## To do
Print again only this span: the line with "for name, solid", the line with "points = [vertex.co", and all lines between them, exactly as given.

## Information provided
>>>>

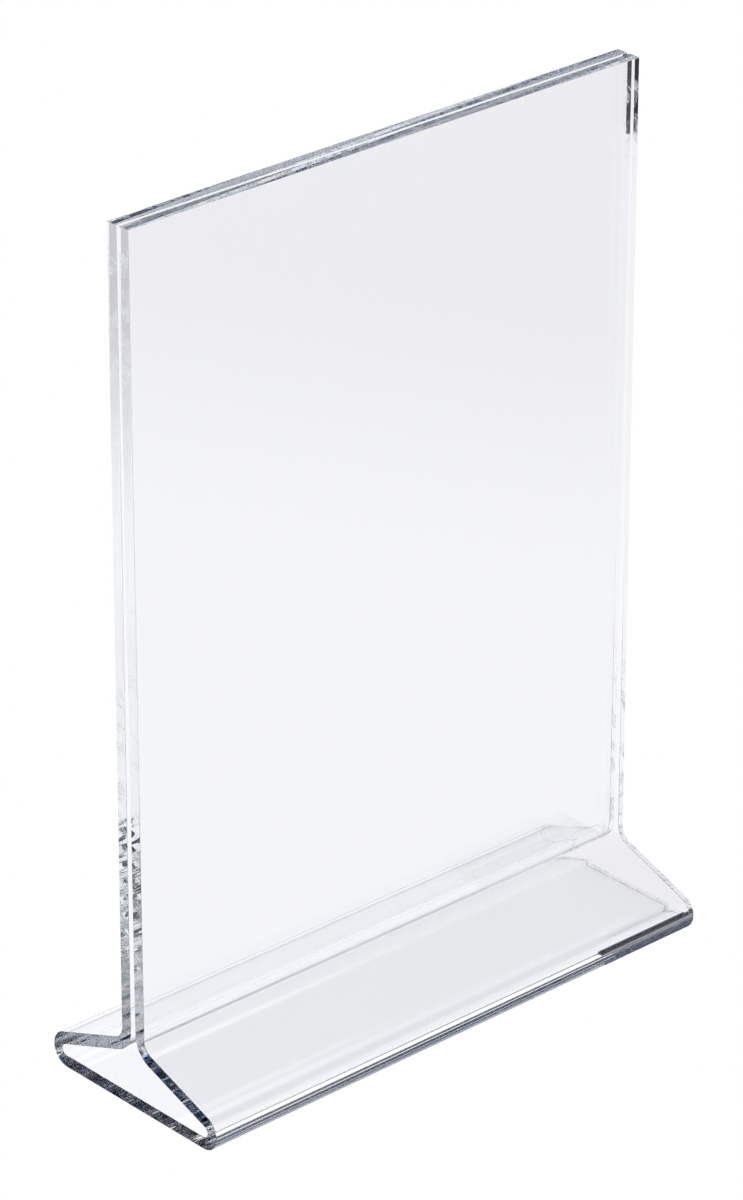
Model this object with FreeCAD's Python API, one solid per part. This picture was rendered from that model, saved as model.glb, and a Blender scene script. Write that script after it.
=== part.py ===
import FreeCAD, Part
import math
import os

# A clear two-sided sign holder of the inverted-T kind: one acrylic sheet, bent hot on five
# straight lines into two upright panels on a hollow, three-cornered foot. X is the width, +Y the
# rear and +Z up. The origin is the middle of the foot's underside, on the table.
#
# The two halves are mirror images in the plane y = 0. Every bend line runs along X, so each
# length of the sheet is one outline in the Y-Z plane, extruded over the full width. The lengths
# meet face to face on their bend tangents, where the sheet is cut square to itself.

# Driving dimensions, in millimetres.
WIDTH = 215.9              # across the holder: the short side of a letter-size page
HEIGHT = 309.5             # table to the panels' top edges
THICKNESS = 4.5            # of the sheet, everywhere
GAP_AT_FOOT = 2.15         # slot between the panels, just above the shoulder bends
GAP_AT_TOP = 1.0           # the panels lean together towards their open top
SHOULDER_CORNER = 24.2     # height where a panel's outer face would meet the slope's upper face
TOE_CORNER = 70.1          # distance from the middle where the slope would meet the table
SHOULDER_RADIUS = 5.5      # hollow side of a shoulder bend
TOE_RADIUS = 6.5           # outside of a toe bend; its inside is this less the thickness


class Line:
    """A straight outer face of the sheet: a point on it, its direction, and the way inwards."""

    def __init__(self, start, end, inwards):
        self.start = start
        self.end = end
        self.along = (end - start).normalize()
        self.inwards = inwards

    def inner(self, point):
        """The point on the inner face, straight through the sheet from one on the outer face."""
        return point + self.inwards * THICKNESS


def at(y, z):
    return FreeCAD.Vector(0, y, z)


def quarter_turn(direction, way):
    """The direction turned by 90 degrees about X, anticlockwise for way 1, clockwise for -1."""
    return at(-way * direction.z, way * direction.y)


def panel_line(side):
    """Outer face of an upright panel, from its virtual foot corner to its top edge."""
    foot = at(side * (GAP_AT_FOOT / 2 + THICKNESS), SHOULDER_CORNER)
    top = at(side * (GAP_AT_TOP / 2 + THICKNESS), HEIGHT)
    return Line(foot, top, quarter_turn((top - foot).normalize(), side))


def slope_line(side):
    """Upper face of the foot's slope, from the shoulder corner to the virtual toe corner."""
    shoulder = at(side * (GAP_AT_FOOT / 2 + THICKNESS), SHOULDER_CORNER)
    toe = at(side * TOE_CORNER, 0)
    return Line(shoulder, toe, quarter_turn((toe - shoulder).normalize(), -side))


def bend_centre(corner, arm_a, arm_b, radius):
    """Centre of the arc of this radius that touches both arms leaving the corner."""
    half = arm_a.getAngle(arm_b) / 2
    return corner + (arm_a + arm_b).normalize() * (radius / math.sin(half))


def tangent_point(corner, arm_a, arm_b, radius):
    """Where the arc of this radius between the two arms leaves arm_a."""
    half = arm_a.getAngle(arm_b) / 2
    return corner + arm_a * (radius / math.tan(half))


def shoulder_tangents(side):
    """Outer-face points where the shoulder bend meets the panel and the slope."""
    up = panel_line(side).along
    out = slope_line(side).along
    corner = panel_line(side).start
    on_panel = tangent_point(corner, up, out, SHOULDER_RADIUS)
    on_slope = tangent_point(corner, out, up, SHOULDER_RADIUS)
    return on_panel, on_slope


def toe_tangents(side):
    """Outer-face points where the toe bend meets the slope and the base plate."""
    back_up = slope_line(side).along * -1
    back_in = at(-side, 0)
    corner = slope_line(side).end
    on_slope = tangent_point(corner, back_up, back_in, TOE_RADIUS)
    on_base = tangent_point(corner, back_in, back_up, TOE_RADIUS)
    return on_slope, on_base


def across(edges):
    """Solid of the full width from a closed outline in the Y-Z plane, centred on X = 0."""
    solid = Part.Face(Part.Wire(edges)).extrude(FreeCAD.Vector(WIDTH, 0, 0))
    solid.translate(FreeCAD.Vector(-WIDTH / 2, 0, 0))
    return solid


def straight(points):
    """Edges round a closed straight-sided outline."""
    return Part.makePolygon(points + points[:1]).Edges


def arc(centre, start, end):
    """Edge of the circle about the centre, from start to end by the way of their middle."""
    radius = (start - centre).Length
    middle = centre + ((start - centre).normalize() + (end - centre).normalize()).normalize() * radius
    return Part.Arc(start, middle, end).toShape()


def bend(centre, outer_a, outer_b, inner_a, inner_b):
    """A bend: two arcs about one centre, closed by the square cuts at its two tangents."""
    return across([
        arc(centre, outer_a, outer_b),
        Part.LineSegment(outer_b, inner_b).toShape(),
        arc(centre, inner_b, inner_a),
        Part.LineSegment(inner_a, outer_a).toShape(),
    ])


def panel(side):
    line = panel_line(side)
    foot, _ = shoulder_tangents(side)
    return across(straight([foot, line.end, line.inner(line.end), line.inner(foot)]))


def shoulder_bend(side):
    upright = panel_line(side)
    slope = slope_line(side)
    on_panel, on_slope = shoulder_tangents(side)
    centre = bend_centre(upright.start, upright.along, slope.along, SHOULDER_RADIUS)
    return bend(centre, on_panel, on_slope, upright.inner(on_panel), slope.inner(on_slope))


def slope(side):
    line = slope_line(side)
    _, upper = shoulder_tangents(side)
    lower, _ = toe_tangents(side)
    return across(straight([upper, lower, line.inner(lower), line.inner(upper)]))


def toe_bend(side):
    line = slope_line(side)
    on_slope, on_base = toe_tangents(side)
    centre = bend_centre(line.end, line.along * -1, at(-side, 0), TOE_RADIUS)
    return bend(centre, on_slope, on_base, line.inner(on_slope), on_base + at(0, THICKNESS))


def base_plate():
    _, front = toe_tangents(-1)
    _, rear = toe_tangents(1)
    rise = at(0, THICKNESS)
    return across(straight([front, rear, rear + rise, front + rise]))


def nodes():
    """Every length of the sheet by name, from the base plate up each side."""
    made = {"base_plate": base_plate()}
    for name, side in (("front", -1), ("rear", 1)):
        made[name + "_toe_bend"] = toe_bend(side)
        made[name + "_slope"] = slope(side)
        made[name + "_shoulder_bend"] = shoulder_bend(side)
        made[name + "_panel"] = panel(side)
    return made


def main():
    os.makedirs("parts", exist_ok=True)
    for name, solid in nodes().items():
        solid.exportStep("parts/" + name + ".step")
        box = solid.BoundBox
        print("%-20s valid %s  %8.0f mm3  y %6.2f..%6.2f  z %6.2f..%6.2f" % (
            name, solid.isValid(), solid.Volume, box.YMin, box.YMax, box.ZMin, box.ZMax))


main()
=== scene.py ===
"""Visual model of a clear acrylic, two-sided table sign holder.

The holder is one sheet of cast acrylic, bent hot on straight lines into two upright panels on a
hollow three-cornered foot. It is modelled as one closed surface, because the real sheet has no
seam that light could meet inside it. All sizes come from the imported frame, in metres: X is the
width, +Y the rear and +Z up.
"""

import logging
import math
from dataclasses import dataclass, field
from enum import Enum

import bmesh
import bpy
import numpy as np
from mathutils import Matrix, Vector


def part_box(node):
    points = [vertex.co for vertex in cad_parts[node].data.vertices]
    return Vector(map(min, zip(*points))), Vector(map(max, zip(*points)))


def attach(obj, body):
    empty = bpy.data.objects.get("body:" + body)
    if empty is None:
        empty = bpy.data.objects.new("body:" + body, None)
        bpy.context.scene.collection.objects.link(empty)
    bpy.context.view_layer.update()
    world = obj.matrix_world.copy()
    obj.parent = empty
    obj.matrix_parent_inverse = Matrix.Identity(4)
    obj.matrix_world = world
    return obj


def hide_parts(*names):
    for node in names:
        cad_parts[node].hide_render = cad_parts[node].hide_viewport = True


log = logging.getLogger("sign_holder")
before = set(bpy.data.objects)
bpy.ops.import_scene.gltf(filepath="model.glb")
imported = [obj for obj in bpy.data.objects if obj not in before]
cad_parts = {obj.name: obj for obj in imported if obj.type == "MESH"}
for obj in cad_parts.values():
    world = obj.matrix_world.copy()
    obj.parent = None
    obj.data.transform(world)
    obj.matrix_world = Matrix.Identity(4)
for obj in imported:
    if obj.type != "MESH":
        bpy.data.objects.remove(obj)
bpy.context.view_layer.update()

MM = 0.001
UV_NAME = "Sheet"
MERGE_DISTANCE = 1e-7
CORNER_ANGLE = math.radians(40.0)

Colour = tuple[float, float, float]
WHITE: Colour = (1.0, 1.0, 1.0)

# Saw marks: scales and limits of the two noises that draw them.
MARKS_ACROSS_PER_METRE = 90.0
DEPTH_PATCHES_PER_METRE = 110.0
SHALLOW_BELOW, DEEP_ABOVE = 0.46, 0.58
GROOVE_HALF_WIDTH = 0.04
POLISHED_SHARE = 0.12
POLISH_FADE = 30.0 * MM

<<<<

## Result below
    for name, solid in nodes().items():
        solid.exportStep("parts/" + name + ".step")
        box = solid.BoundBox
        print("%-20s valid %s  %8.0f mm3  y %6.2f..%6.2f  z %6.2f..%6.2f" % (
            name, solid.isValid(), solid.Volume, box.YMin, box.YMax, box.ZMin, box.ZMax))


main()
=== scene.py ===
"""Visual model of a clear acrylic, two-sided table sign holder.

The holder is one sheet of cast acrylic, bent hot on straight lines into two upright panels on a
hollow three-cornered foot. It is modelled as one closed surface, because the real sheet has no
seam that light could meet inside it. All sizes come from the imported frame, in metres: X is the
width, +Y the rear and +Z up.
"""

import logging
import math
from dataclasses import dataclass, field
from enum import Enum

import bmesh
import bpy
import numpy as np
from mathutils import Matrix, Vector


def part_box(node):
    points = [vertex.co for vertex in cad_parts[node].data.vertices]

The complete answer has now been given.